Sunday, November 10, 2013

So let me get this straight, 60 Minutes...

The respected tv news show runs a story about Benghazi, which Lara Logan says she worked on for a year, which basically melted like a snowball in a saucepan in something like 48 hours, and the correction and apology takes up just a couple minutes at the end of the show, and that is that?

Okay. We have a story that seems to have consisted of one flawed source with no corroborating eyewitness, whose book has been recalled and will be pulped, I guess. And there must be some indignity, no doubt, in 60 Minutes now being fact-checked by WND. They point out that Dylan Davies, who went by a pseudonym "for his protection" in the piece and as a nom de plume, was mentioned as having left town in a Telegraph story a year ago. This is really rather embarrassing for them, you'd think?

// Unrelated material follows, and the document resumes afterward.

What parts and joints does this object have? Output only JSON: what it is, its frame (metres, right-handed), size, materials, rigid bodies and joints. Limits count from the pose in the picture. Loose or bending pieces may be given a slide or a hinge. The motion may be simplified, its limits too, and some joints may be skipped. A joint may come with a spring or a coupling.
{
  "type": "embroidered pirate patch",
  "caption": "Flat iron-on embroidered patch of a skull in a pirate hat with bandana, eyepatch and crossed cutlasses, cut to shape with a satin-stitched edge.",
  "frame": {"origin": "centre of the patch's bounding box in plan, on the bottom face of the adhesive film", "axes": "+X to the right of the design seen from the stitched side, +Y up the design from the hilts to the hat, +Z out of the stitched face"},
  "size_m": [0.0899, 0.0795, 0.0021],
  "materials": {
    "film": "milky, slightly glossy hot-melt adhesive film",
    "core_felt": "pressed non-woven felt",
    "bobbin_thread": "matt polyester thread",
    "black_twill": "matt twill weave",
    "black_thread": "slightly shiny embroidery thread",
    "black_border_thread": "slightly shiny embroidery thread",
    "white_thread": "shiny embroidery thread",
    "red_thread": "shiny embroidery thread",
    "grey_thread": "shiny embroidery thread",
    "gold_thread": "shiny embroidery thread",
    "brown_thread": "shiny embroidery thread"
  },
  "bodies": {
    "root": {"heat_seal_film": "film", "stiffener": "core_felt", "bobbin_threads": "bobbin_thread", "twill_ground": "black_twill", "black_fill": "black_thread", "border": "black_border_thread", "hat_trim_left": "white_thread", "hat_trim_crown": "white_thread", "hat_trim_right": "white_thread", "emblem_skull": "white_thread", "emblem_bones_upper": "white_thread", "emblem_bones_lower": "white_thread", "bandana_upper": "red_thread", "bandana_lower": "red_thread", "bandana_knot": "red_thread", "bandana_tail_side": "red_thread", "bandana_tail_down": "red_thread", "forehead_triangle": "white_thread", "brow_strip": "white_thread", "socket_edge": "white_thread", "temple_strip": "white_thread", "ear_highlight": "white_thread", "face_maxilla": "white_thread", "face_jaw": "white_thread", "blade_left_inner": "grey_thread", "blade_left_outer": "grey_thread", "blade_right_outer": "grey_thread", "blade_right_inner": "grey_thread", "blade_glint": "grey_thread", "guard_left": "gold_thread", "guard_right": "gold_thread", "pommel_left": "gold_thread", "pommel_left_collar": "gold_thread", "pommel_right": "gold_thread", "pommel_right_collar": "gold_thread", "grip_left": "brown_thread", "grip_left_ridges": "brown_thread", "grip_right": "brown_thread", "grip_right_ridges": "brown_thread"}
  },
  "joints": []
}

Or maybe they'd simply prefer not to dwell on how they got this one wrong. I do not know that it's true, as fired former 60 Minutes exec Mary Mapes speculates, that they did this story specifically to appeal to a right wing audience, but I agree with the lesson that this is "instructive", in the sense that just because there are people pointing to something, doesn't mean that something is really there. I also don't know whether a former Fox News honcho now with CBS had much to do with green-lighting the piece, except to agree that it is fascinating how stories can seem to serve certain biases, hm?

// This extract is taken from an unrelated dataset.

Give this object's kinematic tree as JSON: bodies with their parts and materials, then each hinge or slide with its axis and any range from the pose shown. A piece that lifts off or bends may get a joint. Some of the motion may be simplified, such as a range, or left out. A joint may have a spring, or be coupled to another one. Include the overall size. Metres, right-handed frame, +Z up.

The mea culpa here seems a bit insufficient in this case particularly, though, in that the ongoing appearance of a bigger story has been the basis for a certain senator holding up Obama administration nominees--not that the spoiling of this particular line of inquiry has any effect. But all the same--if the organization is interested in getting it right, and fails, maybe they should try caring about making it right?

(And as an aside, regarding Sen. Graham's continued quest to appear relevant in the face of his primary challenges, would it be entirely possible for him to appear actively obstructive if not foolhardy if his stand continued to turn up nothing of note? After all, if the Administration's position as of 9/12/12  was no different than what anyone else knew at the time, you've not really got evidence of a cover-up at all, so much as the Administration's failure to be omniscient--a standard that most people would agree is mighty high to expect of mere humans. I dunno. Maybe Graham is a romantic at heart and has always been prone to the menacing of aerial turbines. But this is shall we say, a Quixotic act--not realpolitik.)